**YOUR GOAL**
Restate the complete material exactly.
___
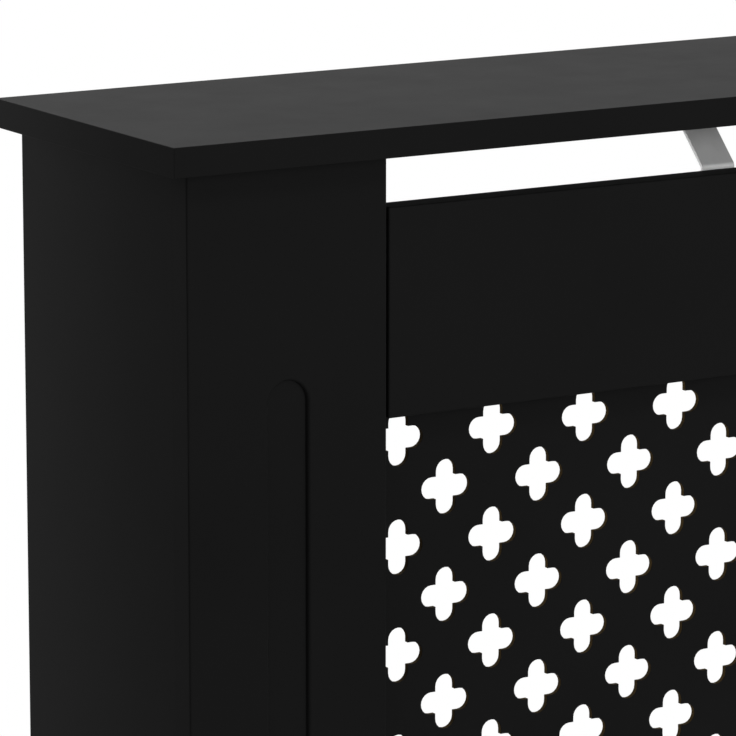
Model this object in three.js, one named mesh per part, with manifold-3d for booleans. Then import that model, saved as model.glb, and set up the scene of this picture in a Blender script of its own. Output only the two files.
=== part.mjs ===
// A rigid cover that stands over a wall radiator: lacquered boards, a front frame with a pierced
// lattice, an air slot under the top board and a toe gap over the floor. The back is open.
//
// Millimetres. +X runs along the front from left to right, +Y back to the wall, +Z up.
// The origin is on the floor, under the middle of the cover.

import * as THREE from 'three';
import { mergeVertices } from 'three/addons/utils/BufferGeometryUtils.js';
import Module from 'manifold-3d';

const wasm = await Module();
wasm.setup();

// ---- The whole cover -------------------------------------------------------------------------

const WIDTH = 1020; // top board, end to end
const DEPTH = 190; // front edge of the top board to the wall
const HEIGHT = 815; // floor to the top surface
const BOARD_THICKNESS = 15;
const SIDE_OVERHANG = 14.5; // top board past each side panel
const FRONT_OVERHANG = 14.25; // top board past the front frame

// ---- Front frame -----------------------------------------------------------------------------

const STILE_WIDTH = 113;
const AIR_SLOT = 27.25; // under the top board, over the top rail
const TOP_RAIL_HEIGHT = 107;
const BOTTOM_RAIL_HEIGHT = 107;
const TOE_GAP = 78.5; // floor to the bottom rail
const RAIL_SEAM = 1.25; // between the end of a rail and its stile

// The pocket is a shallow upright slot with round ends, sunk into the face of each stile.
const POCKET_WIDTH = 22.5;
const POCKET_DEPTH = 2.5;
const POCKET_RISE = 25.5; // past the lattice opening, at the top and at the bottom

// ---- Lattice ---------------------------------------------------------------------------------

const LATTICE_THICKNESS = 3;
const LATTICE_LAP = 20; // behind the frame, all round the opening
const CROSS_SPAN = 28.8; // tip to tip
const CROSS_ARM = 11.6; // width of an arm
const CROSS_STEP = 28.2; // from one row, or column, of crosses to the next
const LATTICE_SCREW_SETBACK = 82; // from a stile to the nearest screw on a rail

// ---- Joints and fittings ---------------------------------------------------------------------

const CLEARANCE = 0.3; // round a shank, a stem or a dowel in its hole

const BATTEN_SIZE = 20; // square corner batten
const BATTEN_SETBACK = 30; // from each end of the side panel

const DOWEL_RADIUS = 4;
const DOWEL_LENGTH = 20;
const DOWEL_END_GAP = 1; // bore past the end of the dowel
const TOP_DOWEL_SETBACK = 35; // from the front and back edges of a side panel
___
**RESULT OF THIS TASK**
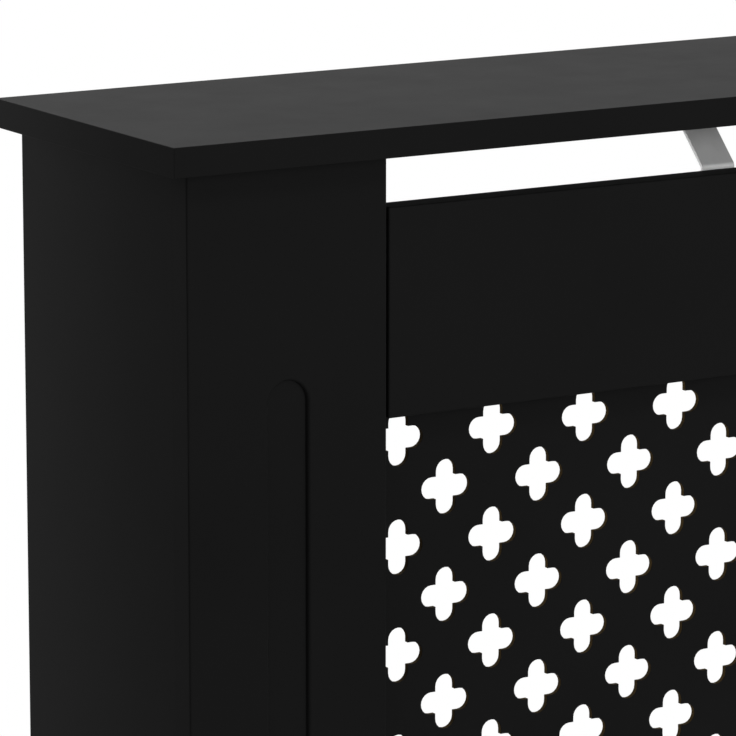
Model this object in three.js, one named mesh per part, with manifold-3d for booleans. Then import that model, saved as model.glb, and set up the scene of this picture in a Blender script of its own. Output only the two files.
=== part.mjs ===
// A rigid cover that stands over a wall radiator: lacquered boards, a front frame with a pierced
// lattice, an air slot under the top board and a toe gap over the floor. The back is open.
//
// Millimetres. +X runs along the front from left to right, +Y back to the wall, +Z up.
// The origin is on the floor, under the middle of the cover.

import * as THREE from 'three';
import { mergeVertices } from 'three/addons/utils/BufferGeometryUtils.js';
import Module from 'manifold-3d';

const wasm = await Module();
wasm.setup();

// ---- The whole cover -------------------------------------------------------------------------

const WIDTH = 1020; // top board, end to end
const DEPTH = 190; // front edge of the top board to the wall
const HEIGHT = 815; // floor to the top surface
const BOARD_THICKNESS = 15;
const SIDE_OVERHANG = 14.5; // top board past each side panel
const FRONT_OVERHANG = 14.25; // top board past the front frame

// ---- Front frame -----------------------------------------------------------------------------

const STILE_WIDTH = 113;
const AIR_SLOT = 27.25; // under the top board, over the top rail
const TOP_RAIL_HEIGHT = 107;
const BOTTOM_RAIL_HEIGHT = 107;
const TOE_GAP = 78.5; // floor to the bottom rail
const RAIL_SEAM = 1.25; // between the end of a rail and its stile

// The pocket is a shallow upright slot with round ends, sunk into the face of each stile.
const POCKET_WIDTH = 22.5;
const POCKET_DEPTH = 2.5;
const POCKET_RISE = 25.5; // past the lattice opening, at the top and at the bottom

// ---- Lattice ---------------------------------------------------------------------------------

const LATTICE_THICKNESS = 3;
const LATTICE_LAP = 20; // behind the frame, all round the opening
const CROSS_SPAN = 28.8; // tip to tip
const CROSS_ARM = 11.6; // width of an arm
const CROSS_STEP = 28.2; // from one row, or column, of crosses to the next
const LATTICE_SCREW_SETBACK = 82; // from a stile to the nearest screw on a rail

// ---- Joints and fittings ---------------------------------------------------------------------

const CLEARANCE = 0.3; // round a shank, a stem or a dowel in its hole

const BATTEN_SIZE = 20; // square corner batten
const BATTEN_SETBACK = 30; // from each end of the side panel

const DOWEL_RADIUS = 4;
const DOWEL_LENGTH = 20;
const DOWEL_END_GAP = 1; // bore past the end of the dowel
const TOP_DOWEL_SETBACK = 35; // from the front and back edges of a side panel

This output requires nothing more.